The government tried and convicted the men in trials before the country’s military courts, the Bahrain Defence Force’s internal judiciary, rather than courts overseen by civilian authorities. These courts, which are similar to the National Safety Courts (NSC) that operated in the aftermath of the 2011 pro-democracy protests, are noted for their lack of fair trials, opacity, and acceptance of torture-induced confessions. After the 2011 protests, the government disbanded the National Safety Courts, and Bahrain’s constitution continued to prohibit military trials of civilians unless a state of emergency is declared. However, on 3 April 2017, Bahrain’s king amended the constitution to grant the standard military judiciary the power to try civilians in national security cases, even under normal circumstances. On 24 October 2017, the Bahraini government began the first trial of civilians in military courts since 2011, with Sayed Alawi Sayed Husain Alawi, Sayed Fadhel Abbas Hassan Radhi, Mohammed Abdulhassan Al Mutaghwi, and Muhammed Husain Al Shehabi as the first defendants.
Sayed Alawi Sayed Husain Alawi is an engineer by training and a repair inspector for the Bahrain Telecommunications Company. He was last seen at his work on 24 October 2016. He was abducted by armed men in civilian clothing, forcibly disappeared, and detained incommunicado. He was not allowed to call his family until the end of November – one month after he was disappeared – nor did the authorities tell his family where he was. Over the course of five-and-a-half months, from October 2016 until the end of February 2017, he was not allowed to have a half-hour conversation with his family. In October 2017, authorities announced that he, along with three others, were in military custody and faced trial before a military court on terror-related charges.
Sayed Fadhel Abbas Hassan Radhi was detained by security forces under the authority of the Ministry of Interior, at his home on 28 September 2016. He was detained and forcibly disappeared incommunicado. The Office of Public Prosecution refused to disclose the charges he faced, saying only that he was a defendant in a terrorism case. On 9 May 2017, Amnesty International reported that “Bahrain’s public prosecution referred Radhi’s case to a military court,” marking the first usage of Bahrain’s newly revised Constitution to allow for military trials of civilians since 2011. During his detention and disappearance, he has only been able to call his relatives briefly six times.
“The human rights climate in Bahrain has been deteriorating since mid-2016, as Bahraini authorities continue to restrict fundamental freedoms,” said Husain Abdulla, Executive Director of ADHRB. “However, these new death sentences mark a new low.

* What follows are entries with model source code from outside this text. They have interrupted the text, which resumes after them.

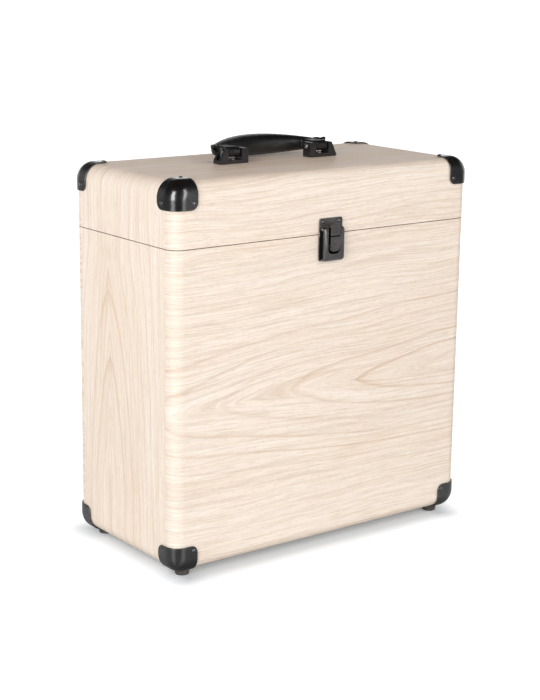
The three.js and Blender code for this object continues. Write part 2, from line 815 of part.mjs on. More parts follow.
const bracketShape = outline([
  [bracketEnd, lidTop],
  [bracketEnd, lidTop + bracketHeight, bracketRadius],
  [windowInner, lidTop + bracketHeight, bracketRadius],
  [windowInner, lidTop + bracketFloor],
  [windowOuter, lidTop + bracketFloor],
  [windowOuter, lidTop + bracketHeight, bracketRadius],
  [windowOuter + bracketOuterTop, lidTop + bracketHeight, bracketRadius],
  [bracketFoot, lidTop + bracketFootHeight, bracketRadius],
  [bracketFoot, lidTop],
]);
const bracketScrewHole = rod(handleScrewRadius + drillClearance, bracketHeight, "z");
const bracket = cut(
  alongY(bracketShape, -bracketDepth / 2, bracketDepth / 2),
  at(rod(handlePinRadius + drillClearance, 2 * barrelSpread, "x"), bracketEnd - cutOverrun, 0, handlePinZ),
  at(bracketScrewHole, barrelSpread, 0, lidTop - cutOverrun),
  at(bracketScrewHole, pocketX, 0, lidTop - cutOverrun),
  at(rod(bracketPocketRadius, bracketHeight, "z"), pocketX, 0, lidTop + bracketPocketFloor),
);
const handlePinLength = bracketInner + 2 * barrelGap + barrelLength + bracketOuterTop;
const handlePin = turned(
  [
    [0, -handlePinHeadHeight],
    [handlePinHeadRadius, -handlePinHeadHeight],
    [handlePinHeadRadius, 0],
    [handlePinRadius, 0],
    [handlePinRadius, handlePinLength],
    [0, handlePinLength],
  ],
  "x",
);
const handleScrew = fastener(handleScrewHead, handleScrewHeadHeight, handleScrewRadius, handleScrewGrip, "z");
const floorSeat = lidTop + bracketFloor + jointGap / 3;
const pocketSeat = lidTop + bracketPocketFloor + jointGap / 3;
const handleScrewHole = rod(handleScrewRadius + drillClearance, handleScrewGrip + drillClearance, "-z");

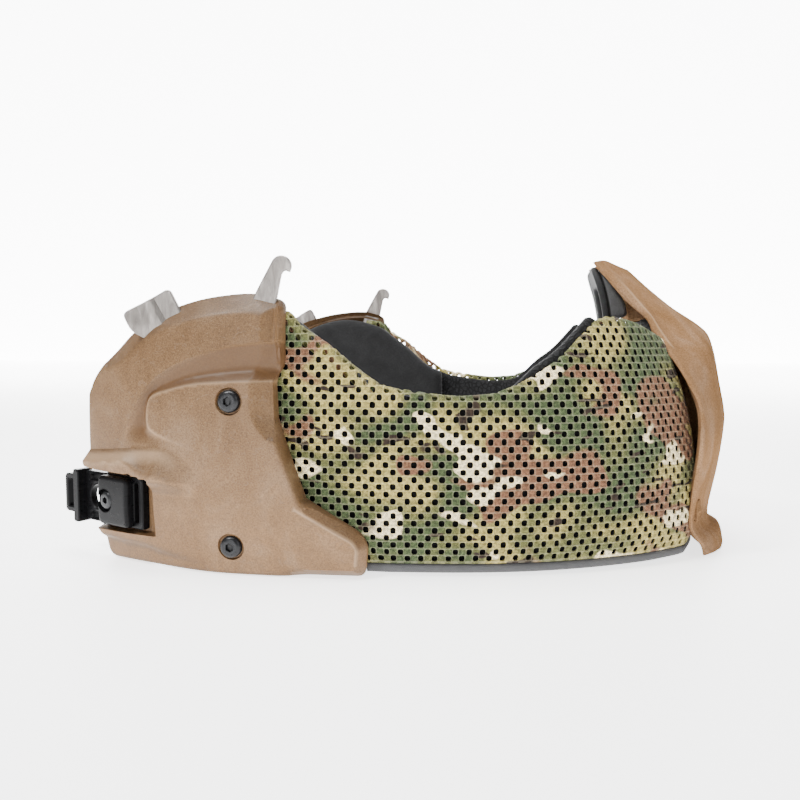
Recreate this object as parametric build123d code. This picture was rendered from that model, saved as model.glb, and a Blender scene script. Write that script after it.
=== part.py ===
from build123d import *
import os
from math import cos, radians, sin

# A helmet-mounted lower-face guard: two rigid cheek shells with steel helmet hooks, a soft mesh
# cover with a padded lining between them, and a moulded nose and mouth guard at the front.
#
# Frame: origin at the middle of the footprint, on the surface that the mask stands on.
# +X is forward, +Z is up and +Y is the wearer's left. The wearer's right side is modelled
# and mirrored in the XZ plane for the left. All sizes are in millimetres.

# ---- Driving dimensions -------------------------------------------------------------------
HALF_WIDTH = 92.0          # outermost point of a cheek shell
SHELL_WALL = 3.0           # moulded wall of the cheek shells
SHELL_MID_X = -48.0        # where a shell is widest, seen from above
SHELL_MID_Z = 47.0         # where a shell is widest, seen from behind
BOW_REAR = 0.0038          # inward curve of a shell behind its widest point, per mm squared
BOW_FRONT = 0.0012         # and in front of it
BOW_UP = 0.0027            # above it
BOW_DOWN = 0.0021          # and below it
RIM_Y = 81.8               # where a shell's rim ends, next to the cloth
CLOTH_Y = 81.6             # outer face of the cloth under a shell
CLOTH_WALL = 1.2
LINER_WALL = 3.5
BRACKET_WALL = 1.5         # steel of the helmet hooks
BACKING_WALL = 2.5
HINGE_X, HINGE_Y = 4.0, 81.0   # upright line where each soft cheek bends
HINGE_GAP = 3.0            # room on each side of that line
SCREWS = ((-47.3, 59.0), (-48.3, 10.0))  # shell screws, X and Z
SCREW_R = 2.0              # M4
HEAD_R, HEAD_H = 3.8, 2.2
BINDING_Z = 2.4            # the edging hangs this far above the floor
BINDING_H = 2.4            # height of the edging under the cloth
CLOTH_FOOT = BINDING_Z + BINDING_H + 0.1
CAVITY = 60.0              # how far cutters reach inward of a shell
SIDE_REACH = 130.0         # longer than anything is wide
GUARD_WALL = 3.2
ANCHOR_ANGLE = 24.0        # how far a strap anchor turns in behind the head
ANCHOR_AT = (-97.0, -74.5, 22.0)  # middle of the anchor screw on the pocket floor

os.makedirs("parts", exist_ok=True)


def save(name, shape):
    export_step(shape, f"parts/{name}.step")


def save_pair(name, shape):
    """Writes the right piece and its mirror image for the left side."""
    save("right_" + name, shape)
    save("left_" + name, mirror(shape, about=Plane.XZ))


def outline(*curves):
    """A face in the XZ plane inside a closed chain of curves drawn in X and Z."""
    return Plane.XZ * make_face(Curve() + list(curves))


def inset(face, distance):
    """The inside of a face's outline, drawn as one smooth closed curve."""
    wire = offset(face, amount=-distance).face().outer_wire()
    count = 72
    return make_face(Spline([wire @ (i / count) for i in range(count)], periodic=True))


def prism(face, y_from, y_to):
    """A face of the XZ plane as a block between two distances out from the middle plane."""
    return Pos(0, -y_from, 0) * extrude(face, amount=y_to - y_from)


def disc(x, z, radius, y_from, y_to):
    """A round bar across the mask, between two distances out from the middle plane."""
    return Pos(x, -y_from, z) * extrude(Plane.XZ * Circle(radius), amount=y_to - y_from)


# ---- Cheek shells ---------------------------------------------------------------------------
def shell_y(x, z):
    """How far out the outer surface of a shell stands at X and Z."""
    along = BOW_REAR if x < SHELL_MID_X else BOW_FRONT
    across = BOW_DOWN if z < SHELL_MID_Z else BOW_UP
    return HALF_WIDTH - along * (x - SHELL_MID_X) ** 2 - across * (z - SHELL_MID_Z) ** 2


def shell_layer(depth_from, depth_to):
    """The curved layer between two depths under a shell's outer surface."""
    xs = [-112 + 8 * i for i in range(15)]
    zs = [-8 + 9 * i for i in range(13)]
    grid = [[(x, depth_from - shell_y(x, z), z) for z in zs] for x in xs]
    skin = Face.make_surface_from_array_of_points(grid, tol=0.02)
    return Solid.extrude(skin, Vector(0, depth_to - depth_from, 0))


def shell_outline():
    crown = Spline((-105.5, 60), (-94.5, 75.5), (-76.5, 88), (-58, 93.4), (-40, 94.6))
    brow = FilletPolyline((-40, 94.6), (-30.6, 92.0), (-31, 71), (-34, 66), (-33.4, 53), radius=2.2)
    jaw = Spline((-33.4, 53), (-31.2, 46), (-27, 34), (-24, 26))
    foot = FilletPolyline(
        (-24, 26), (-5, 15), (-2.6, 11), (-4, 0), (-55, 0), (-78, 1.4), (-98, 1.8), (-102, 12), radius=2.2
    )
    pocket = FilletPolyline((-102, 12), (-104, 33), (-106.5, 35.5), (-105.5, 40), (-105.5, 60), radius=0.8)
    return outline(crown, brow, jaw, foot, pocket)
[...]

The full-scale prosecution of peaceful dissidents and protesters in the country’s military courts shows the authorities will continue to not only criminalize and target peaceful dissent and internationally-recognized human rights, but will flout international standards of judicial procedures. The military courts are fundamentally unequipped to respect fair trial norms, dismiss allegations of torture, and demonstrate judicial transparency. The international community must speak out and pressure Bahrain to reverse these judgements and void all charges against the defendants.”
ADHRB condemns in the strongest terms the new death sentences against the six men that came out of unfair trials and after extended periods of arbitrary detention, enforced disappearance, and possible torture. Bahrain’s military courts are structurally incapable of issuing judgements that accord with international standards of fair trials and due process. The government must void the verdicts and immediately and unconditionally release the men. Bahrain must further institute an immediate moratorium on the death penalty before abolishing capital punishment.
Correction: The original version of the statement suggested that the Bahrain Defence Force military judiciary is the same as the 2011 National Safety Courts. In fact, the NSC were emergency military tribunals established after the king declared a State of National Safety in response to the mass pro-democracy protests. While they operate very similarly to the standard military judiciary, therefore raising the risk of similar due process violations, they are different entities. The king was constitutionally empowered to establish the NSC in times of emergency before the April 2017 constitutional amendment; what the latter does is empower the normal military courts to try civilians under ordinary circumstances, without a State of National Safety or Martial law ever being formally declared. The statement has been adjusted to reflect this distinction.